Keywords: Anti-detective; George Pelecanos; James Ellroy; James Lee Burke; Sara Paretsky; Walter Mosley
Sim, Stuart. Justice and Revenge in Contemporary American Crime Fiction. Basingstoke: Palgrave Macmillan, 2015. DOI: 10.1057/9781137469663.0003.
Compared to life in Western Europe, America can appear a very violent, crime-ridden, and politically corrupt society, especially in terms of life in its major cities. There is a widespread perception in that society of a sharp decline in moral values in recent decades (which comes to a head every time there is a mass shooting, with anguished public debates breaking out about the nation’s gun-control laws). It is a trend that increasingly is drawing the attention of cultural commentators, most notably of late George Packer in his well-received study The Unwinding: An Inner History of the New America.1 Packer’s contention is that there has been an ‘unwinding’ of the establishment structures of America in the later twentieth century that has severely destabilised civil society, leaving something of a moral vacuum in its wake. It is that ‘New America’, and the impact it is having on crime fiction, that I will be exploring in this book.

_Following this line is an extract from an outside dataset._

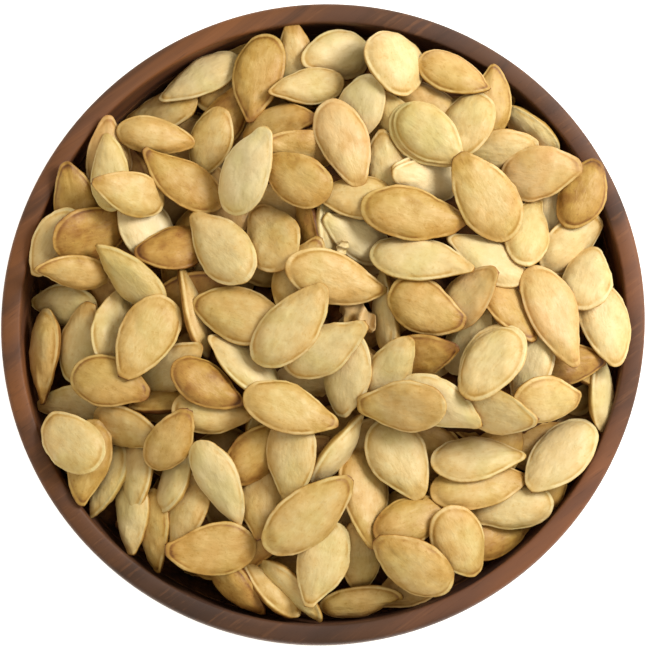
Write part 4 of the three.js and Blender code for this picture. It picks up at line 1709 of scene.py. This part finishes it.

Crime fiction is arguably the most popular literary genre in the world today, and it takes much of its inspiration from the format of classic American crime fiction of the 1930s to 1950s, with Raymond Chandler’s works becoming particularly influential among practitioners. Chandler’s private investigator (PI) Philip Marlowe is almost a template for the detective figure in subsequent crime fiction, casting a long shadow over the genre, with authors often feeling the need to position their own detectives with regard to his character and actions. Marlowe operates according to his own strict moral code, where loyalty is a major virtue, and he remains a heroic figure no matter how corrupt the society around him may turn out to be (and it generally does). Although he is no saint – his relations with, and attitude towards, women, for example, leave something to be desired in this more feminism-conscious age – Marlowe is broadly speaking on the side of good, and always concerned to protect the weak and vulnerable: as he explains to an acquaintance in The Long Good-Bye, ‘I’m a romantic, Bernie, I hear voices crying in the night and I go see what’s the matter’.2 Closure of some kind is always achieved at the end of the Marlowe novels, and crime fiction can be said to provide a window into the moral attitudes and concerns of its time.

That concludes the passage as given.